§ TASK TO CARRY OUT: Print all of the data exactly.

§ RECORDS SUPPLIED:
○ ○ ○ ○ ○ ○ ○

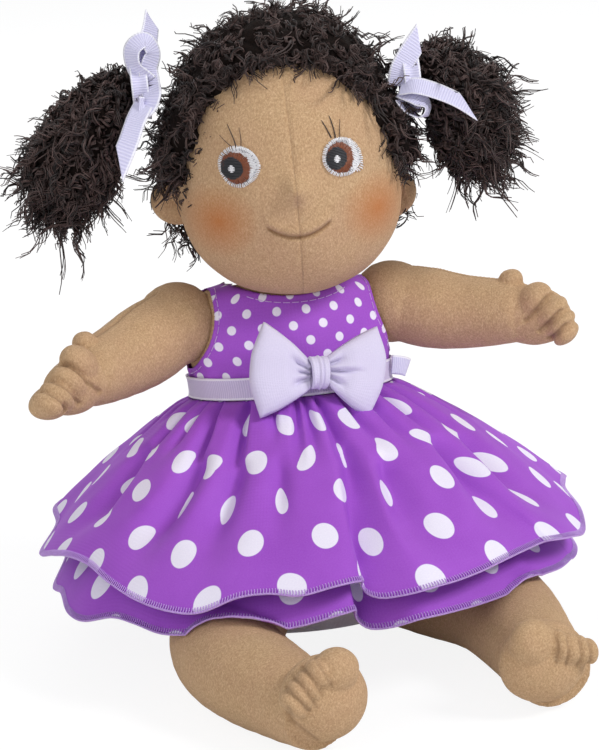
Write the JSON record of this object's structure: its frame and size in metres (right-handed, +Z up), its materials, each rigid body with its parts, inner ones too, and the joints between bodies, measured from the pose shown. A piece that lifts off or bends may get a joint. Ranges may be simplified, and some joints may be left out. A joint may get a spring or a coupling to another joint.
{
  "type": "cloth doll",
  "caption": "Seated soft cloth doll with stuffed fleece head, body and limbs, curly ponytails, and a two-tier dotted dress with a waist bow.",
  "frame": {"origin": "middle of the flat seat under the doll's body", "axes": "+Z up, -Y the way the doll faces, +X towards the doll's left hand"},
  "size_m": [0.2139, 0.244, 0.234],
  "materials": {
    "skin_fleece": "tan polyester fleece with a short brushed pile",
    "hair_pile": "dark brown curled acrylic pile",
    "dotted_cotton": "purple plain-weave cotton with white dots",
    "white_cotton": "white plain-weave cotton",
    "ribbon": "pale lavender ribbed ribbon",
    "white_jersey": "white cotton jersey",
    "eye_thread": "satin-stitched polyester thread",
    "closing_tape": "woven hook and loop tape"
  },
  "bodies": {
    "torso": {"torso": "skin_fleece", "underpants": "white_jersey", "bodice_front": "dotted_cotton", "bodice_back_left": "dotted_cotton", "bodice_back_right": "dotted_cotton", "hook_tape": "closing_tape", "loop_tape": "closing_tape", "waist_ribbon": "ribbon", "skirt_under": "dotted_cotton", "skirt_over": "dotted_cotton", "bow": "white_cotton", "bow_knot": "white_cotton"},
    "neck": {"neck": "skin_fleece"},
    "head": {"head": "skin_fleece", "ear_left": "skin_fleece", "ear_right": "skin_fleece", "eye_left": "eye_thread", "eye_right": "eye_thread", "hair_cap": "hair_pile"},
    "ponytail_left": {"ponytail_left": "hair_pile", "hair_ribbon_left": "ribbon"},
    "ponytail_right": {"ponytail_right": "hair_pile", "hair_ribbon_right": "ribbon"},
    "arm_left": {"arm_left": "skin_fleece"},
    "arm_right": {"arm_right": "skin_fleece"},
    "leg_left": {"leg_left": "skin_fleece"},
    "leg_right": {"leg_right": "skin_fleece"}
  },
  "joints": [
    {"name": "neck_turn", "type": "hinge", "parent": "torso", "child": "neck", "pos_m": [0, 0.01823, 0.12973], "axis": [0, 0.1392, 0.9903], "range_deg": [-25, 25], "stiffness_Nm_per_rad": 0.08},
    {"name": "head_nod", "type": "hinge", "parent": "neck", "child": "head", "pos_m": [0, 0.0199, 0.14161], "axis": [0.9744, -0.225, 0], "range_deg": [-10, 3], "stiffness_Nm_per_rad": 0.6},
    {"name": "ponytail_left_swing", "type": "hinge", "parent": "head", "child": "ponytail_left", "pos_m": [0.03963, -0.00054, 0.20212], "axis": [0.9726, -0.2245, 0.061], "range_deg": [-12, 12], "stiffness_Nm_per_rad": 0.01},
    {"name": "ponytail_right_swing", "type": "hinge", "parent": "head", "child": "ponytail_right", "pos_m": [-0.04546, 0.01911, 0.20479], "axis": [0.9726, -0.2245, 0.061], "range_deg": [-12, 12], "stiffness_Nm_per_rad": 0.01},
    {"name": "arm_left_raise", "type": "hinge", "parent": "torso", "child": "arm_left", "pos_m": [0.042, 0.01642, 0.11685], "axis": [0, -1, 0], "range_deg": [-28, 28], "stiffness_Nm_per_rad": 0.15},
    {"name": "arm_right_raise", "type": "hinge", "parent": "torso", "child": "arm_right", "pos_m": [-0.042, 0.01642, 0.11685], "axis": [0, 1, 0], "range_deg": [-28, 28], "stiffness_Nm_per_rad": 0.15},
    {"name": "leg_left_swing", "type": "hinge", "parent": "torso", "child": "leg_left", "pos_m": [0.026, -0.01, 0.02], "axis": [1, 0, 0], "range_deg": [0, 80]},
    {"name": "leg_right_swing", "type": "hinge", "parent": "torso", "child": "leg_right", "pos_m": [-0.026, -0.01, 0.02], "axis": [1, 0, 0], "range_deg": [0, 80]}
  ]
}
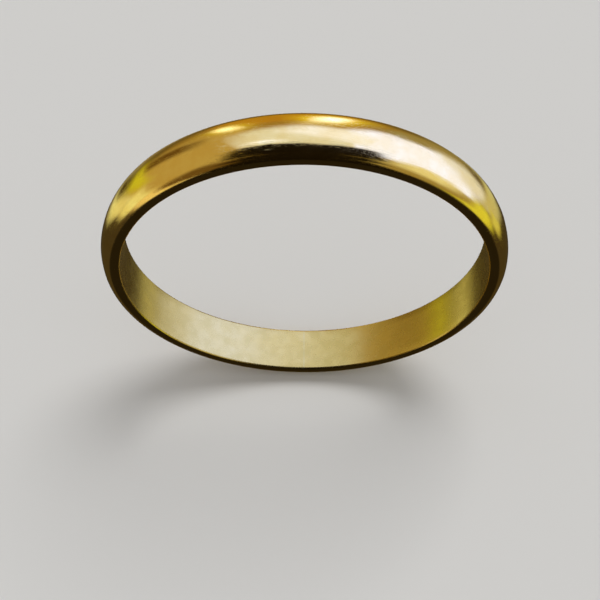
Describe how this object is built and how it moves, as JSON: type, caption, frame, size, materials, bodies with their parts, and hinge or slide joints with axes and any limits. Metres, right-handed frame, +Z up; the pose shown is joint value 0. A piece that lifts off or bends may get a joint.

○ ○ ○ ○ ○ ○ ○

§ RESULT BELOW:
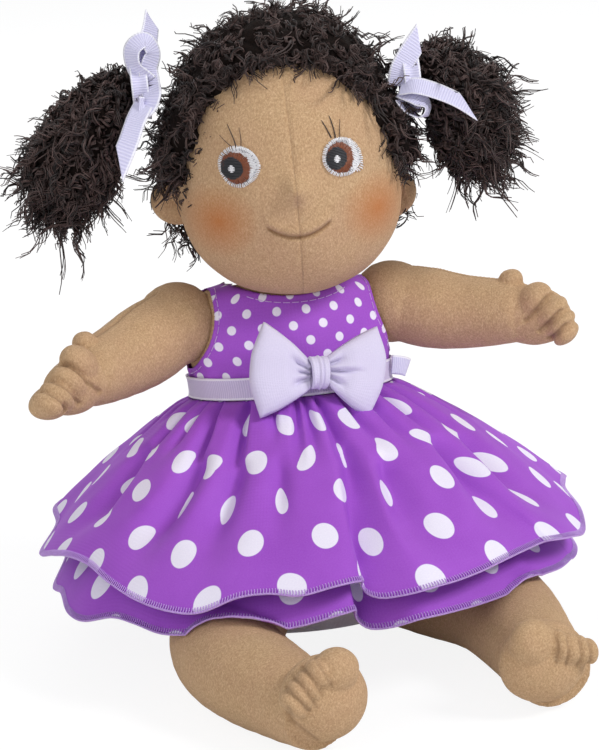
Write the JSON record of this object's structure: its frame and size in metres (right-handed, +Z up), its materials, each rigid body with its parts, inner ones too, and the joints between bodies, measured from the pose shown. A piece that lifts off or bends may get a joint. Ranges may be simplified, and some joints may be left out. A joint may get a spring or a coupling to another joint.
{
  "type": "cloth doll",
  "caption": "Seated soft cloth doll with stuffed fleece head, body and limbs, curly ponytails, and a two-tier dotted dress with a waist bow.",
  "frame": {"origin": "middle of the flat seat under the doll's body", "axes": "+Z up, -Y the way the doll faces, +X towards the doll's left hand"},
  "size_m": [0.2139, 0.244, 0.234],
  "materials": {
    "skin_fleece": "tan polyester fleece with a short brushed pile",
    "hair_pile": "dark brown curled acrylic pile",
    "dotted_cotton": "purple plain-weave cotton with white dots",
    "white_cotton": "white plain-weave cotton",
    "ribbon": "pale lavender ribbed ribbon",
    "white_jersey": "white cotton jersey",
    "eye_thread": "satin-stitched polyester thread",
    "closing_tape": "woven hook and loop tape"
  },
  "bodies": {
    "torso": {"torso": "skin_fleece", "underpants": "white_jersey", "bodice_front": "dotted_cotton", "bodice_back_left": "dotted_cotton", "bodice_back_right": "dotted_cotton", "hook_tape": "closing_tape", "loop_tape": "closing_tape", "waist_ribbon": "ribbon", "skirt_under": "dotted_cotton", "skirt_over": "dotted_cotton", "bow": "white_cotton", "bow_knot": "white_cotton"},
    "neck": {"neck": "skin_fleece"},
    "head": {"head": "skin_fleece", "ear_left": "skin_fleece", "ear_right": "skin_fleece", "eye_left": "eye_thread", "eye_right": "eye_thread", "hair_cap": "hair_pile"},
    "ponytail_left": {"ponytail_left": "hair_pile", "hair_ribbon_left": "ribbon"},
    "ponytail_right": {"ponytail_right": "hair_pile", "hair_ribbon_right": "ribbon"},
    "arm_left": {"arm_left": "skin_fleece"},
    "arm_right": {"arm_right": "skin_fleece"},
    "leg_left": {"leg_left": "skin_fleece"},
    "leg_right": {"leg_right": "skin_fleece"}
  },
  "joints": [
    {"name": "neck_turn", "type": "hinge", "parent": "torso", "child": "neck", "pos_m": [0, 0.01823, 0.12973], "axis": [0, 0.1392, 0.9903], "range_deg": [-25, 25], "stiffness_Nm_per_rad": 0.08},
    {"name": "head_nod", "type": "hinge", "parent": "neck", "child": "head", "pos_m": [0, 0.0199, 0.14161], "axis": [0.9744, -0.225, 0], "range_deg": [-10, 3], "stiffness_Nm_per_rad": 0.6},
    {"name": "ponytail_left_swing", "type": "hinge", "parent": "head", "child": "ponytail_left", "pos_m": [0.03963, -0.00054, 0.20212], "axis": [0.9726, -0.2245, 0.061], "range_deg": [-12, 12], "stiffness_Nm_per_rad": 0.01},
    {"name": "ponytail_right_swing", "type": "hinge", "parent": "head", "child": "ponytail_right", "pos_m": [-0.04546, 0.01911, 0.20479], "axis": [0.9726, -0.2245, 0.061], "range_deg": [-12, 12], "stiffness_Nm_per_rad": 0.01},
    {"name": "arm_left_raise", "type": "hinge", "parent": "torso", "child": "arm_left", "pos_m": [0.042, 0.01642, 0.11685], "axis": [0, -1, 0], "range_deg": [-28, 28], "stiffness_Nm_per_rad": 0.15},
    {"name": "arm_right_raise", "type": "hinge", "parent": "torso", "child": "arm_right", "pos_m": [-0.042, 0.01642, 0.11685], "axis": [0, 1, 0], "range_deg": [-28, 28], "stiffness_Nm_per_rad": 0.15},
    {"name": "leg_left_swing", "type": "hinge", "parent": "torso", "child": "leg_left", "pos_m": [0.026, -0.01, 0.02], "axis": [1, 0, 0], "range_deg": [0, 80]},
    {"name": "leg_right_swing", "type": "hinge", "parent": "torso", "child": "leg_right", "pos_m": [-0.026, -0.01, 0.02], "axis": [1, 0, 0], "range_deg": [0, 80]}
  ]
}
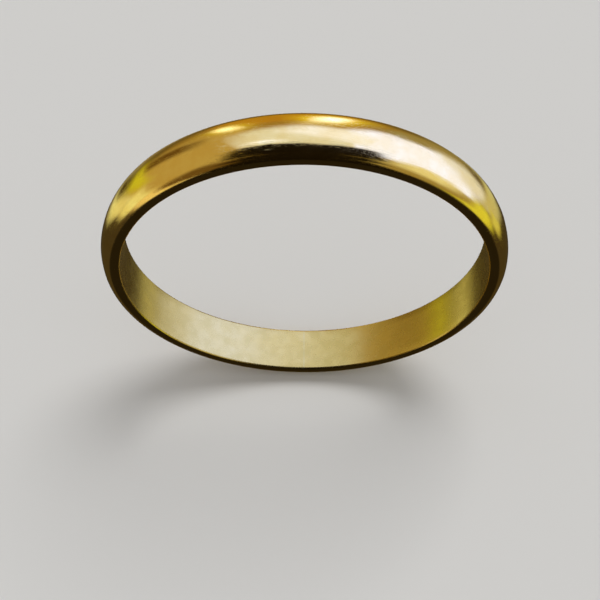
Describe how this object is built and how it moves, as JSON: type, caption, frame, size, materials, bodies with their parts, and hinge or slide joints with axes and any limits. Metres, right-handed frame, +Z up; the pose shown is joint value 0. A piece that lifts off or bends may get a joint.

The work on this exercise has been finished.